In the last paragraph on the left side of page 406 in the paper, G & P explicitly recommend using it in the inverting configuration, so the MFB topology seemed a logical choice.

Regards,
Braca

Yes, absolutely. But it would be nice to have it in a non-inverting config so you can use it with high input impedance, so I made a proto board for it. Unfortunately, I can't reliably measure below -145dBc.

Jan
 
As input source Z raises above zero, the non-linear input C is no longer effectively shorted to ground.

Complimentary parallel/push-pull inputs are inherently C cancelling topology and why I can use them even with low nfb and still get ultra low thd.

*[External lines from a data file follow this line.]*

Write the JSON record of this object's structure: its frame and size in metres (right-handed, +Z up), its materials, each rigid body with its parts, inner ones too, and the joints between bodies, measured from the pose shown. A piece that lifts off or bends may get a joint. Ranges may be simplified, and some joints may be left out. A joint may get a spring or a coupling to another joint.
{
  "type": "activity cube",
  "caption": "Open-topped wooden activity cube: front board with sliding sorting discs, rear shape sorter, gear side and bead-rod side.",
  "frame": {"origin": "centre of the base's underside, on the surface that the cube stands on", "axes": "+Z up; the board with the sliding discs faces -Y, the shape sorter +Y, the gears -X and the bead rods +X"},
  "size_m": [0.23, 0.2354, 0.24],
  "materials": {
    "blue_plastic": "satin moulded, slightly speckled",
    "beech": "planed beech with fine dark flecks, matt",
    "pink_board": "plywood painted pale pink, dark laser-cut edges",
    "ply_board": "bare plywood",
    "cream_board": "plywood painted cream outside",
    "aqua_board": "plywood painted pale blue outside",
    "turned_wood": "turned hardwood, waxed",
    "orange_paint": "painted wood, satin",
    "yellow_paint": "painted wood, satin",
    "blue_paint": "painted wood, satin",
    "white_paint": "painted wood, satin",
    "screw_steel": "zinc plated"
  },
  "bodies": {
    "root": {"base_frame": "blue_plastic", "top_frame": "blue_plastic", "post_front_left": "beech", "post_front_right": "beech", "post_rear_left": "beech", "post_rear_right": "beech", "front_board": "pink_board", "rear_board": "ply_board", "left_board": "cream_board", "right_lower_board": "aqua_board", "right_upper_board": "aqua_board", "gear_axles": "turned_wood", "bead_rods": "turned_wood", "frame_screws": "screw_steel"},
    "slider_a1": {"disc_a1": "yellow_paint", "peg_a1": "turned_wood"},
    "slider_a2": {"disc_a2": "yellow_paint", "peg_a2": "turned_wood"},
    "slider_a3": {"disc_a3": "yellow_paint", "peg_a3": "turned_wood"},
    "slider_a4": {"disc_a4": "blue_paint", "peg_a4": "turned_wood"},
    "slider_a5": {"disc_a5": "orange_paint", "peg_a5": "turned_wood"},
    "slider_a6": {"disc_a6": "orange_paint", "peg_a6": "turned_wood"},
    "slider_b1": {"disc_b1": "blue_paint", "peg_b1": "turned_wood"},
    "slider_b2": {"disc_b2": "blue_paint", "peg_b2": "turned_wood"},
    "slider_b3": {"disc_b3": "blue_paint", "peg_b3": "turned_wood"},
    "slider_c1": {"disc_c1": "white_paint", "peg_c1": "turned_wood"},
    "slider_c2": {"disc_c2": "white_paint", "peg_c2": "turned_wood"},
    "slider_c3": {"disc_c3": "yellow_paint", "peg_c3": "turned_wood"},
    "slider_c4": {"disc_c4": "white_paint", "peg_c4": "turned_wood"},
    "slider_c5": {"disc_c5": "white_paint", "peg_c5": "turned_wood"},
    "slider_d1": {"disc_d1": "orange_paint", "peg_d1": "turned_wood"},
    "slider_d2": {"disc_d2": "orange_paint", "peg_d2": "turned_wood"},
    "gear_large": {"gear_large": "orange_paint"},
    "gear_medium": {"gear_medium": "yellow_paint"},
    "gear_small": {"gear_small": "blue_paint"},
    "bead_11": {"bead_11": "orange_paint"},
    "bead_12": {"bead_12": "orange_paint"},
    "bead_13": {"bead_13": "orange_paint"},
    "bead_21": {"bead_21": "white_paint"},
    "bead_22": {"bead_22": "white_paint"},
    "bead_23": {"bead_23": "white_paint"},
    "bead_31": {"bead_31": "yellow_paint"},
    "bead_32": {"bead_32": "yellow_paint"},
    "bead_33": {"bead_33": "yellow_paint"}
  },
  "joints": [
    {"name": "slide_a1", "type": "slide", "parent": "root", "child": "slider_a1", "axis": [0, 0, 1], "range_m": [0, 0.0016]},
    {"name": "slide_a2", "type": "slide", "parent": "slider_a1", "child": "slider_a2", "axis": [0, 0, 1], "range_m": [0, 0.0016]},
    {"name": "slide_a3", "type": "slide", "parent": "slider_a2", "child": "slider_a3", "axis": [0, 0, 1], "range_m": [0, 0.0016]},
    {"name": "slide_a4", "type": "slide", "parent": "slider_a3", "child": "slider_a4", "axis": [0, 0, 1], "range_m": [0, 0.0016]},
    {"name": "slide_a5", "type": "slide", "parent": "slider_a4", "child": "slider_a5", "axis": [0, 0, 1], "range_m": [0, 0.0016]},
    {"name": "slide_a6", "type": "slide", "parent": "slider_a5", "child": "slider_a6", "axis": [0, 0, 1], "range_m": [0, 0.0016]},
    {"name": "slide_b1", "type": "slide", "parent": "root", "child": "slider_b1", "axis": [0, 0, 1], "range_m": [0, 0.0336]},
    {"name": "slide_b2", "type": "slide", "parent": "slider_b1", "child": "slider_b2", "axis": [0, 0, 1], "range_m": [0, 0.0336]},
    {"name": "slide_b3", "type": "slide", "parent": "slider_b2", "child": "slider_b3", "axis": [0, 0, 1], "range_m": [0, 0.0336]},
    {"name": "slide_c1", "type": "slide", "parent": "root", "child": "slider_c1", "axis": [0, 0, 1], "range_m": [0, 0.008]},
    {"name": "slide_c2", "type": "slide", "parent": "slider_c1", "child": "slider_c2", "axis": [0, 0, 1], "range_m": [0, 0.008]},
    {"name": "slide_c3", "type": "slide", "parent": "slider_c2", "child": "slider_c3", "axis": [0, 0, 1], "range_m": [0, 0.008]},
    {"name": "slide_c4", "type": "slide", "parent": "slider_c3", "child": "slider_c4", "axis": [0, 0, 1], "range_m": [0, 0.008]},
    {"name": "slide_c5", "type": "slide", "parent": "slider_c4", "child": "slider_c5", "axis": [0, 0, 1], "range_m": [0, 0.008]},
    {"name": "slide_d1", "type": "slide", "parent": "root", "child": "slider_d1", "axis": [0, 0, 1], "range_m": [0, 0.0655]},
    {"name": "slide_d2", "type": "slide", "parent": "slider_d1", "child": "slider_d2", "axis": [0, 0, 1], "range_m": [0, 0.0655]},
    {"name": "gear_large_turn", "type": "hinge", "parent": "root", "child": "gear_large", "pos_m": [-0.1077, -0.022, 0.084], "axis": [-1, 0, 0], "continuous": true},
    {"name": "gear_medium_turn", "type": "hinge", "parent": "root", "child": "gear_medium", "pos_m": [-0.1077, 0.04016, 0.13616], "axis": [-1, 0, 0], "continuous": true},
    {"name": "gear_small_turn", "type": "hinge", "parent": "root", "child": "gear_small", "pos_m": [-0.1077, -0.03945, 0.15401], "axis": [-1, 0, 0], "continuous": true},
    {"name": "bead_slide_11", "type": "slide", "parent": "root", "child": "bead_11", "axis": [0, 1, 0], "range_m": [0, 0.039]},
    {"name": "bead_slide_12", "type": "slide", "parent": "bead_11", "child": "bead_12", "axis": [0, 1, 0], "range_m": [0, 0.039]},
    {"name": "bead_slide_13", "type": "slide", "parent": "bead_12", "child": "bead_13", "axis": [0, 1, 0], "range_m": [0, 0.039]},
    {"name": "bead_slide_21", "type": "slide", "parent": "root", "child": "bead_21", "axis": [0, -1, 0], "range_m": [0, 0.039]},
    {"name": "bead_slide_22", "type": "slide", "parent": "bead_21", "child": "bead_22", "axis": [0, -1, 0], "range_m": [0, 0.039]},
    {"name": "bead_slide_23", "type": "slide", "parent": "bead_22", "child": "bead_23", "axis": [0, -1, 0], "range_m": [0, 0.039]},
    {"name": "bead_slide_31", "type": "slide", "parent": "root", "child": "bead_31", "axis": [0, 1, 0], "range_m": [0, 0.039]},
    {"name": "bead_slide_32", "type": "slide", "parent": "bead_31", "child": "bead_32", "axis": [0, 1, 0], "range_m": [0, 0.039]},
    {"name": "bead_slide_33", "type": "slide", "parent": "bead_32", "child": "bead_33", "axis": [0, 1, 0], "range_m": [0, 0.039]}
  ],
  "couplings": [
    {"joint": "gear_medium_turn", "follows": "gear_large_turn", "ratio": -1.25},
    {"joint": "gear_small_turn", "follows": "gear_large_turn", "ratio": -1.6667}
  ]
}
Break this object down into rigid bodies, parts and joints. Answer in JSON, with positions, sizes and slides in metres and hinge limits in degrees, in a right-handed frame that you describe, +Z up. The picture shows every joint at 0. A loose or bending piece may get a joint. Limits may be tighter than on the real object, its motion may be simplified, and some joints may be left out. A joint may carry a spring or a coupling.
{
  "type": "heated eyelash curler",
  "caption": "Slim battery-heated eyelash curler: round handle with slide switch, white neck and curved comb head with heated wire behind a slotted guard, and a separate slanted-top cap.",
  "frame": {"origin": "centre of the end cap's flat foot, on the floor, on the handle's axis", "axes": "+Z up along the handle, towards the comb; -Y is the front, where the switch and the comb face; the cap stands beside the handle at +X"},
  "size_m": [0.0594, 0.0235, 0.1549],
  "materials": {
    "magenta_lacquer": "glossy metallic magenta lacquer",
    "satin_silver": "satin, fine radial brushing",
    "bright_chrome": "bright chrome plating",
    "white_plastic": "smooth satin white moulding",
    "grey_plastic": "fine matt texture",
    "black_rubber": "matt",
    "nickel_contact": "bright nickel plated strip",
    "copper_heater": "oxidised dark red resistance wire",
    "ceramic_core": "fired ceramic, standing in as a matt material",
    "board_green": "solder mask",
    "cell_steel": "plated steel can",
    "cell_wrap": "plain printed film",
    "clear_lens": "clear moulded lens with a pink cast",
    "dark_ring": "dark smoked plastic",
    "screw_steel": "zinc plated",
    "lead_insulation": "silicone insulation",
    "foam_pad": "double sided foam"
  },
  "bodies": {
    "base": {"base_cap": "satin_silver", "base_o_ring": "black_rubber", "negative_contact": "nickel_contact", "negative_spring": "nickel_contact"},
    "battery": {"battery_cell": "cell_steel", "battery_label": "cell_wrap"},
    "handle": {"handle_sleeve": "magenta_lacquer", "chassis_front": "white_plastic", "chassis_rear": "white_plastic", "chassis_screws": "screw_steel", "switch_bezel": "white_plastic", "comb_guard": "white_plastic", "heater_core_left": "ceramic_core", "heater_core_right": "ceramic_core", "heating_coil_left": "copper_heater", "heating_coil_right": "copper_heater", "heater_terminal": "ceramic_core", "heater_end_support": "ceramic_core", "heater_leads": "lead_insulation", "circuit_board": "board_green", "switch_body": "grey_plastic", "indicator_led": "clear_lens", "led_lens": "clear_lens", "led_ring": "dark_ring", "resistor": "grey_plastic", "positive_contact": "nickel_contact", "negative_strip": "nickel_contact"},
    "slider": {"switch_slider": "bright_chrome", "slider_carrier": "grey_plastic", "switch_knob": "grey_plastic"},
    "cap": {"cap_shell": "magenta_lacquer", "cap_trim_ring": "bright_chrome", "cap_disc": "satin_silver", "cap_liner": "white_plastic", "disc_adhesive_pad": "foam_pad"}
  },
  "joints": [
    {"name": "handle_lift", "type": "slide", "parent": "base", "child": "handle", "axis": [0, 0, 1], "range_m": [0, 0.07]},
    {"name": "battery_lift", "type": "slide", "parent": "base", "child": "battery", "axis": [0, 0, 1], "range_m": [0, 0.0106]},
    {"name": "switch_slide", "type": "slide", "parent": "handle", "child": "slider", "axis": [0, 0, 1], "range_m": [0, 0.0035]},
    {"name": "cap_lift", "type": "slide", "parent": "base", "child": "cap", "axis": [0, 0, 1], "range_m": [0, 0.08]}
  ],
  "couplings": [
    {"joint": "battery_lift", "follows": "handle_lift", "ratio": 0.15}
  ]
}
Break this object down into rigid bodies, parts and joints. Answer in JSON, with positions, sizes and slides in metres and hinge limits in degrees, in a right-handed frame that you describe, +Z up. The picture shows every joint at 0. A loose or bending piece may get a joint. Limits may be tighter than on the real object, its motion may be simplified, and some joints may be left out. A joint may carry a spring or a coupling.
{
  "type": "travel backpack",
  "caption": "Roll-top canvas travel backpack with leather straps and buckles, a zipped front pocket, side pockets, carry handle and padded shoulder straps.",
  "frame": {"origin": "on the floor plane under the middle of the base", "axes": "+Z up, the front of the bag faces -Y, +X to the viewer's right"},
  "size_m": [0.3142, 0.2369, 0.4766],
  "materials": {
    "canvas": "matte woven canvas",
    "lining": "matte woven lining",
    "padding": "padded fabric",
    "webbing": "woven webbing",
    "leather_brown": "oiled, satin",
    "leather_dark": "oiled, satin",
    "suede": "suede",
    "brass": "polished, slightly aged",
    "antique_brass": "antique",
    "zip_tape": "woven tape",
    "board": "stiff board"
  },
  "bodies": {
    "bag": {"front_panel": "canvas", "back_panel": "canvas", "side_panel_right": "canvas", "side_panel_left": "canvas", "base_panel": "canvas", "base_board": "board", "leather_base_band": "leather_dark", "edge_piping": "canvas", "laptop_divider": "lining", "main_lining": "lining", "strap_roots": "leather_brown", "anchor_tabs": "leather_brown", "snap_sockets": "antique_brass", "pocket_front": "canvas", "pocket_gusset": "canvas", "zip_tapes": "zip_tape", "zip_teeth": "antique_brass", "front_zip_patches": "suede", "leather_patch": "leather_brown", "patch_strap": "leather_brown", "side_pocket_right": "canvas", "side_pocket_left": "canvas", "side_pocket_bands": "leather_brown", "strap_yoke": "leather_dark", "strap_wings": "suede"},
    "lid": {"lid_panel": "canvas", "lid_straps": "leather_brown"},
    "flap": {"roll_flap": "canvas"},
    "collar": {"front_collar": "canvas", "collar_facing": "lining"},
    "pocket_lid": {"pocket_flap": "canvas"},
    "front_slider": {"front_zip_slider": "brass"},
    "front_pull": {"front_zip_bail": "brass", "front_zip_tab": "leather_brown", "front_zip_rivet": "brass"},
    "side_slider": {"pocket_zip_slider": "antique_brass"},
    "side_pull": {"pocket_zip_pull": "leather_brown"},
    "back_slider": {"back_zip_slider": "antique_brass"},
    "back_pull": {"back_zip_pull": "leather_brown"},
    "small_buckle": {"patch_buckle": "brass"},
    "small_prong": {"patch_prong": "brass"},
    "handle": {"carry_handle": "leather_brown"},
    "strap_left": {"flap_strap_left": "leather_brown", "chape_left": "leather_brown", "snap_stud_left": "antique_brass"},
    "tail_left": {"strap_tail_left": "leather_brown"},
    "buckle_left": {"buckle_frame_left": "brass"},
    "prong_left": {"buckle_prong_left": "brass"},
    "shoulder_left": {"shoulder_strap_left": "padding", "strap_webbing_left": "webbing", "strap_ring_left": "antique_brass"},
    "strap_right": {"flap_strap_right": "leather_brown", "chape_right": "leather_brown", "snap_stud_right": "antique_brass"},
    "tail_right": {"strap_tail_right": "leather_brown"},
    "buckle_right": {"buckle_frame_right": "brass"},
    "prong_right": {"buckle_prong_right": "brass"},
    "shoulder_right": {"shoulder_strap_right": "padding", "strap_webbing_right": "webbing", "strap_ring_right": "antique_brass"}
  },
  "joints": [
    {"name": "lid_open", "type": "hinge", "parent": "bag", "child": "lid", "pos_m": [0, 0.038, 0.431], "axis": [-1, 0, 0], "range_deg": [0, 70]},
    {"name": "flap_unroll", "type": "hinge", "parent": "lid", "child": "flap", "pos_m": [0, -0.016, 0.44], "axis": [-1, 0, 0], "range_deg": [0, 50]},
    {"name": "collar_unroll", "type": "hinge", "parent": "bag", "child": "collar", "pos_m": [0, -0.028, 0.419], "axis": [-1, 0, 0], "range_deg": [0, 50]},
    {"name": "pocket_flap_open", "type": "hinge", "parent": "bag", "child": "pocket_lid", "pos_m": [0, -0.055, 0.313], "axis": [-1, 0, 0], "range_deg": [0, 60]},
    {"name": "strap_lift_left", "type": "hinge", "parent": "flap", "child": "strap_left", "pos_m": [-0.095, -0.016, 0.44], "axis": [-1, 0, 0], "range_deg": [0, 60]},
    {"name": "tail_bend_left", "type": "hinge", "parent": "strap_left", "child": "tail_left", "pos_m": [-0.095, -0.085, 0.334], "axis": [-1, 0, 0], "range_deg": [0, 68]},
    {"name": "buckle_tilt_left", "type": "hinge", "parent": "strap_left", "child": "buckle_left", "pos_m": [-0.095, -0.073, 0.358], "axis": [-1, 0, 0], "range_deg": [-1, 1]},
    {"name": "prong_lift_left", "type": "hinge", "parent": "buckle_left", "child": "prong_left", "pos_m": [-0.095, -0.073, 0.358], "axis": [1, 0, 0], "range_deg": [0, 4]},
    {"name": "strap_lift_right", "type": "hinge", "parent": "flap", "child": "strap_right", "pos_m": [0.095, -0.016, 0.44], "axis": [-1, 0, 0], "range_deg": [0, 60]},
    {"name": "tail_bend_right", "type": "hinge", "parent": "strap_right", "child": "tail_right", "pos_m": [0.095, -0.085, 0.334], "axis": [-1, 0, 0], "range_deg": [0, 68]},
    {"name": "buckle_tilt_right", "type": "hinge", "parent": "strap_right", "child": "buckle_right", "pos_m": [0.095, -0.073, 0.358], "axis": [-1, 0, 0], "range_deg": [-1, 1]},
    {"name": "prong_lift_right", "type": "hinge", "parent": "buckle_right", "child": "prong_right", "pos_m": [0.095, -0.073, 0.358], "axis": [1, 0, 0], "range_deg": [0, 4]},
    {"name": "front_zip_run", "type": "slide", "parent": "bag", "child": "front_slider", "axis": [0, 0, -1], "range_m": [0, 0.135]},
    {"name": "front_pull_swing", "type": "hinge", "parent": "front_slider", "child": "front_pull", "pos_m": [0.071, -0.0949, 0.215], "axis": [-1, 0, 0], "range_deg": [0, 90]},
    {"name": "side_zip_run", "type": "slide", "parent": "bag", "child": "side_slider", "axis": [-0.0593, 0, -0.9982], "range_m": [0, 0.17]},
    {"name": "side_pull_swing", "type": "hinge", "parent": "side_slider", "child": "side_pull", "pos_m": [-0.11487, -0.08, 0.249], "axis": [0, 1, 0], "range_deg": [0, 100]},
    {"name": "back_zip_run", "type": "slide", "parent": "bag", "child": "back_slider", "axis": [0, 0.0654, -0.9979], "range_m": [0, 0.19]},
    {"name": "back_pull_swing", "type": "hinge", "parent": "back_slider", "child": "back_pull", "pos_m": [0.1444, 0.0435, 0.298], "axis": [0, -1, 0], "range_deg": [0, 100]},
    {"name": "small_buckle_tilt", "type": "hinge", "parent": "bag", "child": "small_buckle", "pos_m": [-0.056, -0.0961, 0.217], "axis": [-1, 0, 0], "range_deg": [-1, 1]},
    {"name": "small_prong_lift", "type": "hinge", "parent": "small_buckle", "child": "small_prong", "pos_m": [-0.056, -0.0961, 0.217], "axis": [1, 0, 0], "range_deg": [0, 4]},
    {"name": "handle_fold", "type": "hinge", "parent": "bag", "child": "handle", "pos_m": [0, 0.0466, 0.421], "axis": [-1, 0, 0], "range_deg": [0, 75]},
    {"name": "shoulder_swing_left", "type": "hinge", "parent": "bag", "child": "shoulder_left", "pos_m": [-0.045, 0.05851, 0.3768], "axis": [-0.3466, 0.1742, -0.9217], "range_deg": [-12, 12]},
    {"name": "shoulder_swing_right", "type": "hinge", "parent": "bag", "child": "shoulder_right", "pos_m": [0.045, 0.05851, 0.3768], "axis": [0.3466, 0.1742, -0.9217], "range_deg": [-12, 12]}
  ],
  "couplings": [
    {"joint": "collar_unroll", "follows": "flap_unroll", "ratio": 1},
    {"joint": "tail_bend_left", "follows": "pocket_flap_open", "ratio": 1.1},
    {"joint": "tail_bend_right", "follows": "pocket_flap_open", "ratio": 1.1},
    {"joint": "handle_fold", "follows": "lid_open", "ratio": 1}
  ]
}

Its a characteristic of the CMA ability to have both high slew rate and very low distortion over wide BW.... by the cancelling of device C topology. It isnt a brute force approach of 250db nfb; its an alternative.

BTW

THx-RNMarsh

A driven cascode also virtually eliminates common mode distortion in a non-inverting application. In one arrangement, the cascode bases are driven with a replica of the NFB signal. This is fairly straightforward in a flat-gain amplifier with a flat feedback network, but is less so if the feedback network is designed to be not flat. This also reduces the total effective capacitive load on the feedback node, which the parallel complementary approach does not.